**WRITTEN INSTRUCTION:** Output the lines that follow exactly as they are.

--- START PROVIDED DATA ---

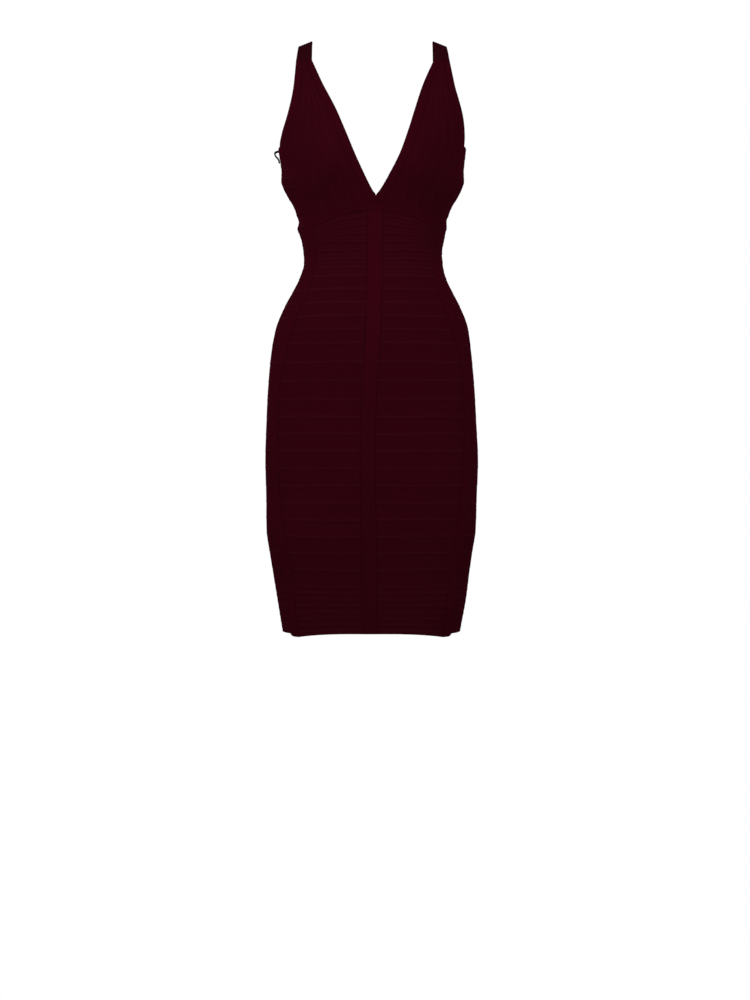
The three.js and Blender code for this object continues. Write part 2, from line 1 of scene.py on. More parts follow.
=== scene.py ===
"""The looks of a sleeveless bodycon dress of knitted bands, built round its fixed frame.

Lengths are in millimetres until a mesh is made. The front faces -Y, and left is the wearer's, +X.
"""

import math

import bmesh
import bpy
import numpy as np
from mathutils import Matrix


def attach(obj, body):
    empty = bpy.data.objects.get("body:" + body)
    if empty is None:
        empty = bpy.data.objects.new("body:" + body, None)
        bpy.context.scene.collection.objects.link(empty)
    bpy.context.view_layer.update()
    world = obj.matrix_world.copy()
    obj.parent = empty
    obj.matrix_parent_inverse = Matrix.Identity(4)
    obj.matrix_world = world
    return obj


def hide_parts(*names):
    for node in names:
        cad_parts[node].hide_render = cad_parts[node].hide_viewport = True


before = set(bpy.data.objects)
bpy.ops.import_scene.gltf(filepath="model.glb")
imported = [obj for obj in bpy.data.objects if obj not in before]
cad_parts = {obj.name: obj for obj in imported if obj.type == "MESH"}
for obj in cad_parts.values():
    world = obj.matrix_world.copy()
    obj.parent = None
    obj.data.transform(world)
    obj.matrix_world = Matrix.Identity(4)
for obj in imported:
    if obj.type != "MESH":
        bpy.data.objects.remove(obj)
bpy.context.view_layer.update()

MM = 0.001


def table(names, *rows):
    """Rows of numbers as named columns."""
    return dict(zip(names.split(), np.array(rows, float).T))


# Cloth
WALL = 1.8  # thickness
SEAM_GAP = -0.1  # pieces that are sewn together reach a little into each other
BAND_RISE = 0.8  # how far the lower edge of a band stands over the next band

# Form of the dress by level: half of its width, how far front and back stand from the middle, and
# how far it sways to one side
FORM = table(
    "level half front back sway",
    (-20, 170, 36, 36, 0),
    (-36, 168, 47, 50, 0),
    (-60, 166, 60, 66, 0),
    (-100, 158, 77, 83, 0.2),
    (-135, 150, 88, 91, 0.5),
    (-168, 145.4, 94, 94, 0.3),
    (-202, 141, 96, 92, 0.9),
    (-220, 141, 95, 90, 1),
    (-239, 132.8, 92, 87, 1.3),
    (-257, 122.2, 89, 83, 1.2),
    (-276, 116, 86, 80, 0.8),
    (-294, 113.3, 84, 77, 0.6),
    (-313, 110.1, 82, 74, 1),
    (-332, 106.7, 81, 72, 1.6),
    (-350, 108.4, 82, 73, 1.6),
    (-369, 114, 85, 77, 1.2),
    (-388, 123.3, 89, 83, 0.9),
    (-406, 133, 93, 90, 0.6),
    (-425, 141.7, 97, 97, 0.4),
    (-443, 148.2, 99, 103, 0),
    (-480, 154.4, 102, 111, -1.1),
    (-536, 159.6, 103, 117, -1.2),
    (-592, 162.5, 103, 116, -1),
    (-648, 164.6, 103, 112, -0.5),
    (-704, 162.9, 101, 107, -0.8),
    (-760, 161.5, 99, 102, -1.3),
    (-787, 157.3, 97, 99, -1.5),
    (-825, 151.4, 95, 96, -1.2),
    (-862, 146, 93, 93, -0.5),
    (-899, 139.6, 90, 89, -0.9),
    (-930, 134, 88, 86, -1.2),
)
FULLNESS = 2.3  # 2 would make each ring an ellipse, and more makes it squarer

# Cups: the front is fuller round two points, for a spread across and a height
CUP = {"apart": 72, "level": -190, "depth": 28, "spread": 44, "height": 54}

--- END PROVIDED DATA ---

**EXERCISE OUTPUT:**
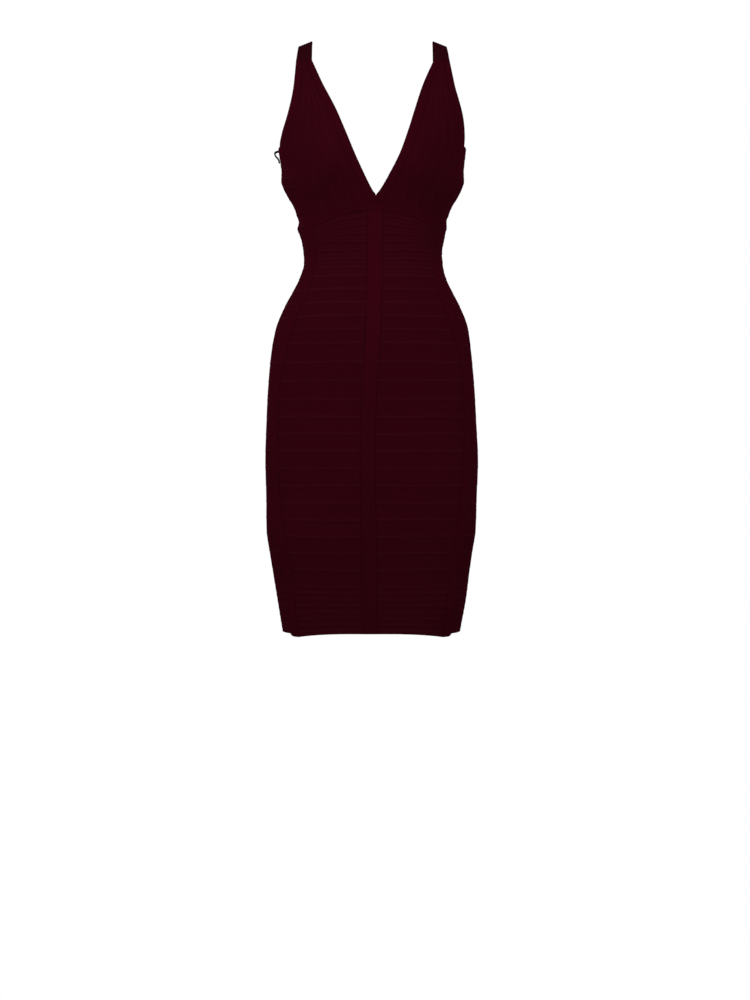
The three.js and Blender code for this object continues. Write part 2, from line 1 of scene.py on. More parts follow.
=== scene.py ===
"""The looks of a sleeveless bodycon dress of knitted bands, built round its fixed frame.

Lengths are in millimetres until a mesh is made. The front faces -Y, and left is the wearer's, +X.
"""

import math

import bmesh
import bpy
import numpy as np
from mathutils import Matrix


def attach(obj, body):
    empty = bpy.data.objects.get("body:" + body)
    if empty is None:
        empty = bpy.data.objects.new("body:" + body, None)
        bpy.context.scene.collection.objects.link(empty)
    bpy.context.view_layer.update()
    world = obj.matrix_world.copy()
    obj.parent = empty
    obj.matrix_parent_inverse = Matrix.Identity(4)
    obj.matrix_world = world
    return obj


def hide_parts(*names):
    for node in names:
        cad_parts[node].hide_render = cad_parts[node].hide_viewport = True


before = set(bpy.data.objects)
bpy.ops.import_scene.gltf(filepath="model.glb")
imported = [obj for obj in bpy.data.objects if obj not in before]
cad_parts = {obj.name: obj for obj in imported if obj.type == "MESH"}
for obj in cad_parts.values():
    world = obj.matrix_world.copy()
    obj.parent = None
    obj.data.transform(world)
    obj.matrix_world = Matrix.Identity(4)
for obj in imported:
    if obj.type != "MESH":
        bpy.data.objects.remove(obj)
bpy.context.view_layer.update()

MM = 0.001


def table(names, *rows):
    """Rows of numbers as named columns."""
    return dict(zip(names.split(), np.array(rows, float).T))


# Cloth
WALL = 1.8  # thickness
SEAM_GAP = -0.1  # pieces that are sewn together reach a little into each other
BAND_RISE = 0.8  # how far the lower edge of a band stands over the next band

# Form of the dress by level: half of its width, how far front and back stand from the middle, and
# how far it sways to one side
FORM = table(
    "level half front back sway",
    (-20, 170, 36, 36, 0),
    (-36, 168, 47, 50, 0),
    (-60, 166, 60, 66, 0),
    (-100, 158, 77, 83, 0.2),
    (-135, 150, 88, 91, 0.5),
    (-168, 145.4, 94, 94, 0.3),
    (-202, 141, 96, 92, 0.9),
    (-220, 141, 95, 90, 1),
    (-239, 132.8, 92, 87, 1.3),
    (-257, 122.2, 89, 83, 1.2),
    (-276, 116, 86, 80, 0.8),
    (-294, 113.3, 84, 77, 0.6),
    (-313, 110.1, 82, 74, 1),
    (-332, 106.7, 81, 72, 1.6),
    (-350, 108.4, 82, 73, 1.6),
    (-369, 114, 85, 77, 1.2),
    (-388, 123.3, 89, 83, 0.9),
    (-406, 133, 93, 90, 0.6),
    (-425, 141.7, 97, 97, 0.4),
    (-443, 148.2, 99, 103, 0),
    (-480, 154.4, 102, 111, -1.1),
    (-536, 159.6, 103, 117, -1.2),
    (-592, 162.5, 103, 116, -1),
    (-648, 164.6, 103, 112, -0.5),
    (-704, 162.9, 101, 107, -0.8),
    (-760, 161.5, 99, 102, -1.3),
    (-787, 157.3, 97, 99, -1.5),
    (-825, 151.4, 95, 96, -1.2),
    (-862, 146, 93, 93, -0.5),
    (-899, 139.6, 90, 89, -0.9),
    (-930, 134, 88, 86, -1.2),
)
FULLNESS = 2.3  # 2 would make each ring an ellipse, and more makes it squarer

# Cups: the front is fuller round two points, for a spread across and a height
CUP = {"apart": 72, "level": -190, "depth": 28, "spread": 44, "height": 54}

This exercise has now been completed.